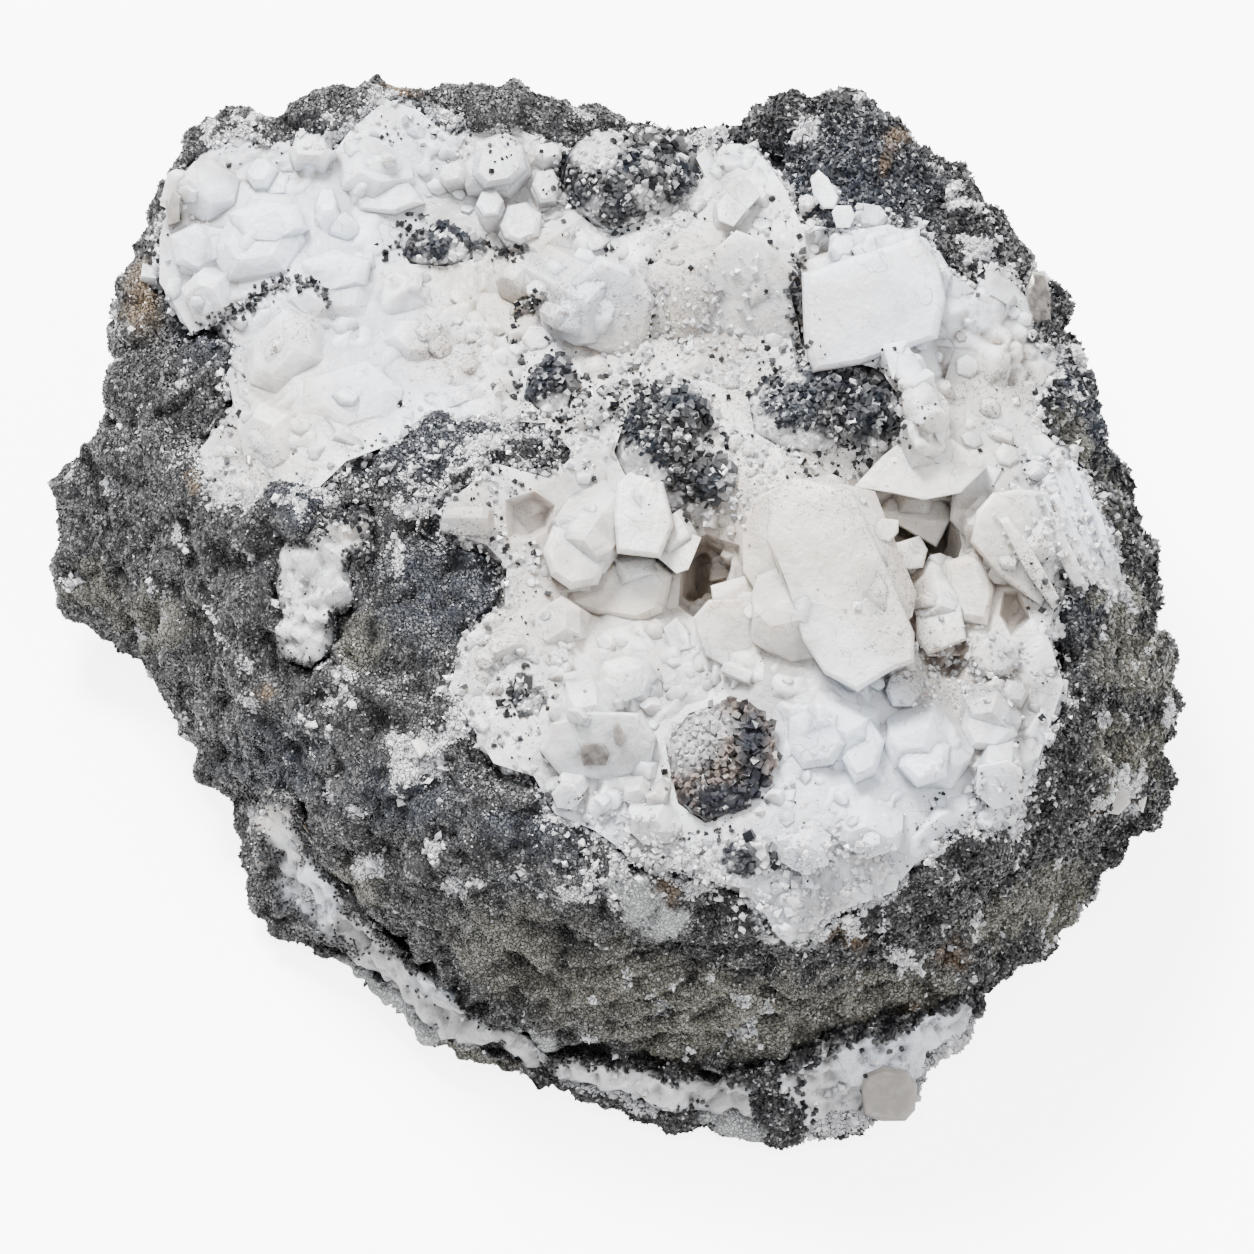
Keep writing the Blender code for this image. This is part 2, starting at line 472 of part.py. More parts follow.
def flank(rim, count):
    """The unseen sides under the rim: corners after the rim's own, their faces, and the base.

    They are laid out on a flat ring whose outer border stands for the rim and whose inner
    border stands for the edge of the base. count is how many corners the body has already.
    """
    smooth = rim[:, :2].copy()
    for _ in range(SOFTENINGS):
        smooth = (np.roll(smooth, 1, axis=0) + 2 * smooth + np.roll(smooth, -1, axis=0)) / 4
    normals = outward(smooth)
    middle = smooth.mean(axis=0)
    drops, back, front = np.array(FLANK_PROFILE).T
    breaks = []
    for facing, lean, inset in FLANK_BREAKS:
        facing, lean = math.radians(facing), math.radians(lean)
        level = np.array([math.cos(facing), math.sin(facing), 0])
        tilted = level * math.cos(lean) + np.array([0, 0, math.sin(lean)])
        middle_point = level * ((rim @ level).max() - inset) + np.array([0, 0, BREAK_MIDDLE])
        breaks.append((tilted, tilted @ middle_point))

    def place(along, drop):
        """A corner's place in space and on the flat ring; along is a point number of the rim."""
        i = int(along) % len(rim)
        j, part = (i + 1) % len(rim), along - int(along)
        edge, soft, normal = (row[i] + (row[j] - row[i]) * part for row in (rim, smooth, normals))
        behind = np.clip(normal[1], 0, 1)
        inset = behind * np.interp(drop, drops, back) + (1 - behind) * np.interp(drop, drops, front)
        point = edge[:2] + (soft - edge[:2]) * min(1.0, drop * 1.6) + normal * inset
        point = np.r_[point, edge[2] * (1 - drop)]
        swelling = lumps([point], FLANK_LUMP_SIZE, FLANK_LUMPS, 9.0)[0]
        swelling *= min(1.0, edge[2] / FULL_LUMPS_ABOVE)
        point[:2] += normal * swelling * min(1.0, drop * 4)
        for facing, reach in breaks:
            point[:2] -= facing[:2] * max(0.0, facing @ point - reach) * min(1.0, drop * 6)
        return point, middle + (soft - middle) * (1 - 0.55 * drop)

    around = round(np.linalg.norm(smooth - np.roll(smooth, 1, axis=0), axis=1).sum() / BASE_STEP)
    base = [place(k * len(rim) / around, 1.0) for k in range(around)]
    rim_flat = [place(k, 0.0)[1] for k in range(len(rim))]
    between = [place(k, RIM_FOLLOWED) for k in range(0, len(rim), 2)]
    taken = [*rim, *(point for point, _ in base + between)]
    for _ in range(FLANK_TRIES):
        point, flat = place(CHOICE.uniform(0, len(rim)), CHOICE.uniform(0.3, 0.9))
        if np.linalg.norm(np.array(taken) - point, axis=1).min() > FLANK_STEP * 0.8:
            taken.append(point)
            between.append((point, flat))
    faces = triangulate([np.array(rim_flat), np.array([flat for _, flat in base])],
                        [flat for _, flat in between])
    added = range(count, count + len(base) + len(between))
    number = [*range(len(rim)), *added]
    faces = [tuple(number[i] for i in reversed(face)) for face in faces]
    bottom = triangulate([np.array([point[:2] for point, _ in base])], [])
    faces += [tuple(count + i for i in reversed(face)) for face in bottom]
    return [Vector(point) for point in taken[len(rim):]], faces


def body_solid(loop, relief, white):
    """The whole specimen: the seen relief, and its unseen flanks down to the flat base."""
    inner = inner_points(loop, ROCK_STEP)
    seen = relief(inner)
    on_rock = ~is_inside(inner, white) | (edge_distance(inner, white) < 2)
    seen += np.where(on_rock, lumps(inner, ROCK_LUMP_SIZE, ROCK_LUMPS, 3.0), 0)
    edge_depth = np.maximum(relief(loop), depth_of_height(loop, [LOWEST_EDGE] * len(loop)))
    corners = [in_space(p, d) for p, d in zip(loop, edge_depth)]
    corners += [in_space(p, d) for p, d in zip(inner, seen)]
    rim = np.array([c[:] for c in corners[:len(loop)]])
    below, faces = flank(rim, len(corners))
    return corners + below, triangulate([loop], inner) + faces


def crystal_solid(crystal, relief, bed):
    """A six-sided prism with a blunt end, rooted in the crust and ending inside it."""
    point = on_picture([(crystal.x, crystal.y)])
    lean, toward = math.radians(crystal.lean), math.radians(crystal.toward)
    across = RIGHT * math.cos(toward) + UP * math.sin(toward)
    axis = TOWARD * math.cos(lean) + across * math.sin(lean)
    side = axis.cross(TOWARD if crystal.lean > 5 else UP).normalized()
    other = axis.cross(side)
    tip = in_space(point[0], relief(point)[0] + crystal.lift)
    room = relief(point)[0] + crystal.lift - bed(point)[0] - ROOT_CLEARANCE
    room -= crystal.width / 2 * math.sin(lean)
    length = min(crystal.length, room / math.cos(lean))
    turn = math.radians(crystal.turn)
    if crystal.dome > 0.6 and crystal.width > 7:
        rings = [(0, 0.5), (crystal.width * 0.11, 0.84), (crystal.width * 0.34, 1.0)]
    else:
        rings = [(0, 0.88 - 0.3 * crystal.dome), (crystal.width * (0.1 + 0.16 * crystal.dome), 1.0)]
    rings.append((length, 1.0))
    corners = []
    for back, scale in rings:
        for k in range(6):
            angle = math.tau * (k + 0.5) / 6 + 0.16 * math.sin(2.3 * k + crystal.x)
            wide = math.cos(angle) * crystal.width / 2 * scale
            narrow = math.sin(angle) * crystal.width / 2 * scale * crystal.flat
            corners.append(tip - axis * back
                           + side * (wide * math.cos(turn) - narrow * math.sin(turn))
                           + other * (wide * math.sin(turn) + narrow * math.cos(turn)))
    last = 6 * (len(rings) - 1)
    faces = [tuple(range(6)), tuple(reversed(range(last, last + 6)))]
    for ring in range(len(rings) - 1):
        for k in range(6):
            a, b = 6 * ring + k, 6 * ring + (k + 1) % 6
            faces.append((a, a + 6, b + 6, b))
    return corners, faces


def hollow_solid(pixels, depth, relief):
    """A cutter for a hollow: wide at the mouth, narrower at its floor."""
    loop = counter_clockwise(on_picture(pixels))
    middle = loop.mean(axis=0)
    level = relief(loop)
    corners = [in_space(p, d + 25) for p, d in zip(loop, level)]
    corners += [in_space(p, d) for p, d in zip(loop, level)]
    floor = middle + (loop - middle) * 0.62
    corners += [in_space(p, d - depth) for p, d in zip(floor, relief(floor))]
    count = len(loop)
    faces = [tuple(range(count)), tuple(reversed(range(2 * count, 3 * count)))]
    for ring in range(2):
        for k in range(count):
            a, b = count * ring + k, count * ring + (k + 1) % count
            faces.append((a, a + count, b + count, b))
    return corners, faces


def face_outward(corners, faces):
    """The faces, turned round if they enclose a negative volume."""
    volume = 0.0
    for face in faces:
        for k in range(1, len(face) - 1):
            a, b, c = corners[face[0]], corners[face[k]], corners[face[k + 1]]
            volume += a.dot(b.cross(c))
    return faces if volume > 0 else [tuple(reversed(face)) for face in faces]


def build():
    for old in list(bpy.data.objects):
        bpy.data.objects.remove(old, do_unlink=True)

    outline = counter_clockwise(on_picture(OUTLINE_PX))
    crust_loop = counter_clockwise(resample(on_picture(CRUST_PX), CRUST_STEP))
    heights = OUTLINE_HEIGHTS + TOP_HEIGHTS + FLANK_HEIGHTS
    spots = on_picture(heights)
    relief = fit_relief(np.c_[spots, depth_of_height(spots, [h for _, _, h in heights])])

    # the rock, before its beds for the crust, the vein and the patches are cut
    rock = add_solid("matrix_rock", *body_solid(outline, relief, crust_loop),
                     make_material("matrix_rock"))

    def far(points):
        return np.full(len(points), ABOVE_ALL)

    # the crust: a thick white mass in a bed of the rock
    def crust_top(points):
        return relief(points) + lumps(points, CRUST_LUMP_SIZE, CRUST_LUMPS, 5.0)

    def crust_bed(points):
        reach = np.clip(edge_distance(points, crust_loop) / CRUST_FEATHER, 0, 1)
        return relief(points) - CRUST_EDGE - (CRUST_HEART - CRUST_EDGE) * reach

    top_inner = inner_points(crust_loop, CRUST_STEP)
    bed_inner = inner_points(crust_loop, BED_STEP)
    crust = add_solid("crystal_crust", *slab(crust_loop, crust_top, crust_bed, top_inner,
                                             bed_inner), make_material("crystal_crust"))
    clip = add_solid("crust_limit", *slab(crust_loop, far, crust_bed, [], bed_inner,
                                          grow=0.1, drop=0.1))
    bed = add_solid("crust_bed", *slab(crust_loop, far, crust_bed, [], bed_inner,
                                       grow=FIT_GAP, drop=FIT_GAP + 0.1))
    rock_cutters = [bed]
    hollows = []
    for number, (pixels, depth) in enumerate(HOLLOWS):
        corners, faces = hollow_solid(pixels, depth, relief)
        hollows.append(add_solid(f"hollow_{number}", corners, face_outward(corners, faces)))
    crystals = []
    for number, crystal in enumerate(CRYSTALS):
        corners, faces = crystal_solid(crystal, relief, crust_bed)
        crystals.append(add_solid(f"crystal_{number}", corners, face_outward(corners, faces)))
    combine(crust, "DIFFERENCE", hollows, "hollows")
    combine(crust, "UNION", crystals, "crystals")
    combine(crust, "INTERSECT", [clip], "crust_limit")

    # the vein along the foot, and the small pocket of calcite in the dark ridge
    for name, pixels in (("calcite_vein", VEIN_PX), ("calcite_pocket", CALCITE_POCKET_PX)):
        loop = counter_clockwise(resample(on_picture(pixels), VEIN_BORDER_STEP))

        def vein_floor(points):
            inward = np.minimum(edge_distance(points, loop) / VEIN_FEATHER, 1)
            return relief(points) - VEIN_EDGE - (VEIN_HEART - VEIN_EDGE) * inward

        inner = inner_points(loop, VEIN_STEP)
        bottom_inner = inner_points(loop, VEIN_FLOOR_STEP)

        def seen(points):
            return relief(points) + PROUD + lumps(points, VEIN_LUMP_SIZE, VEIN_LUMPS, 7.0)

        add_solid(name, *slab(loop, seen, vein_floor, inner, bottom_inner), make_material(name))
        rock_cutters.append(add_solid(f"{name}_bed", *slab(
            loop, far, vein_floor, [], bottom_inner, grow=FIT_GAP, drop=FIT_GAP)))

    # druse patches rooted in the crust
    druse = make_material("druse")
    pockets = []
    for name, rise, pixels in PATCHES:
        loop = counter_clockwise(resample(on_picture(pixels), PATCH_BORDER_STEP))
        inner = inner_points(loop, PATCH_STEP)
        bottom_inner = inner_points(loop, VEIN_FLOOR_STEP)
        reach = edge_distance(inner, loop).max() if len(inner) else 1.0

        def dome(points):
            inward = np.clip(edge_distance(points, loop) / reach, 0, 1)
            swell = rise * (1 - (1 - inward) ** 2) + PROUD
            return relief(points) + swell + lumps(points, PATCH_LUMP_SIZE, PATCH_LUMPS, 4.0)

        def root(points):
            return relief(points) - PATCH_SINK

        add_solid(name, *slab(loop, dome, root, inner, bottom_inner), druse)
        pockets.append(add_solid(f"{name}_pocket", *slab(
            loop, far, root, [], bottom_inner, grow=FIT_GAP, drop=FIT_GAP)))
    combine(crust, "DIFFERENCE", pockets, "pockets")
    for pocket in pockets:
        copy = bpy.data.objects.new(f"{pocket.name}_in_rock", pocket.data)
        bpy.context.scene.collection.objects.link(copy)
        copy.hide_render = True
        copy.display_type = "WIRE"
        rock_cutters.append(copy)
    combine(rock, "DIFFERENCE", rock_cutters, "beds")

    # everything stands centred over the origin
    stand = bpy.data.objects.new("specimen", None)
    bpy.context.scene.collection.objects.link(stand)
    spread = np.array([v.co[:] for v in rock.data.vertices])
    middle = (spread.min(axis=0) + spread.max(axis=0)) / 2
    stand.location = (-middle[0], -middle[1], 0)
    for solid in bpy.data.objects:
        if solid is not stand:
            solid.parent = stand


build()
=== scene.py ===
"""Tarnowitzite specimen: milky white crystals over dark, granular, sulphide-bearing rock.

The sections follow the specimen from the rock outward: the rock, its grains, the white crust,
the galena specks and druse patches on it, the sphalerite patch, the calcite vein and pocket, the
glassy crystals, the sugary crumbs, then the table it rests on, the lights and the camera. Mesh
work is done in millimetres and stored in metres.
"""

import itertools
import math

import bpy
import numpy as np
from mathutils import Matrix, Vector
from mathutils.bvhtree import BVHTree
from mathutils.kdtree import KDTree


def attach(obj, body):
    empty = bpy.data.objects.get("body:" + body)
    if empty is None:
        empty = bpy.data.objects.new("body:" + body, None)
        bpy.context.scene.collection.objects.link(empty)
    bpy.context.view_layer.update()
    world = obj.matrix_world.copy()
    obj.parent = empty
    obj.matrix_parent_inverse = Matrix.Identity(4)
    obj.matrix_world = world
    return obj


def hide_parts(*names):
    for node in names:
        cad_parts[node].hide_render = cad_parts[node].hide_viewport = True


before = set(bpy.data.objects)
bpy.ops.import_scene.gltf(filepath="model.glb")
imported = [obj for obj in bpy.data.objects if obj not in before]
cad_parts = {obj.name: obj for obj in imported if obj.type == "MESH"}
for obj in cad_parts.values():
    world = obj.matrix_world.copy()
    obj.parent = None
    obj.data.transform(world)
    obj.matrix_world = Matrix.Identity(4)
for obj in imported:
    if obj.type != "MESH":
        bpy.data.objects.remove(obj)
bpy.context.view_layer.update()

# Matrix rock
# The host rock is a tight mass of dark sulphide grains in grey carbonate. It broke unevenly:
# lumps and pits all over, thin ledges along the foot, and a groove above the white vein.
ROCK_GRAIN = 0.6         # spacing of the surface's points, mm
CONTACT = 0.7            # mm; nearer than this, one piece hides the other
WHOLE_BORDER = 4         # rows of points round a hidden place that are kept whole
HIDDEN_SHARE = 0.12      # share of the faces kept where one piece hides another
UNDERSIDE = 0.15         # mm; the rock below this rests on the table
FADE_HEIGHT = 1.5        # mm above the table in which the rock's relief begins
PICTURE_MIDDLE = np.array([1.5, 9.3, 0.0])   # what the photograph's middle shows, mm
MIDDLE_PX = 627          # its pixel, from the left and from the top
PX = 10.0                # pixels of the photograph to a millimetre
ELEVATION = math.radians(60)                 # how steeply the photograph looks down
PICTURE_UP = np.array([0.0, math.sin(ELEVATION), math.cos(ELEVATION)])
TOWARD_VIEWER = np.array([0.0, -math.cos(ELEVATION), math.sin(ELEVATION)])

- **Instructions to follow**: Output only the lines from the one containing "# everything stands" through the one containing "if empty is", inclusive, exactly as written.

- **Result**:
    # everything stands centred over the origin
    stand = bpy.data.objects.new("specimen", None)
    bpy.context.scene.collection.objects.link(stand)
    spread = np.array([v.co[:] for v in rock.data.vertices])
    middle = (spread.min(axis=0) + spread.max(axis=0)) / 2
    stand.location = (-middle[0], -middle[1], 0)
    for solid in bpy.data.objects:
        if solid is not stand:
            solid.parent = stand


build()
=== scene.py ===
"""Tarnowitzite specimen: milky white crystals over dark, granular, sulphide-bearing rock.

The sections follow the specimen from the rock outward: the rock, its grains, the white crust,
the galena specks and druse patches on it, the sphalerite patch, the calcite vein and pocket, the
glassy crystals, the sugary crumbs, then the table it rests on, the lights and the camera. Mesh
work is done in millimetres and stored in metres.
"""

import itertools
import math

import bpy
import numpy as np
from mathutils import Matrix, Vector
from mathutils.bvhtree import BVHTree
from mathutils.kdtree import KDTree


def attach(obj, body):
    empty = bpy.data.objects.get("body:" + body)
    if empty is None:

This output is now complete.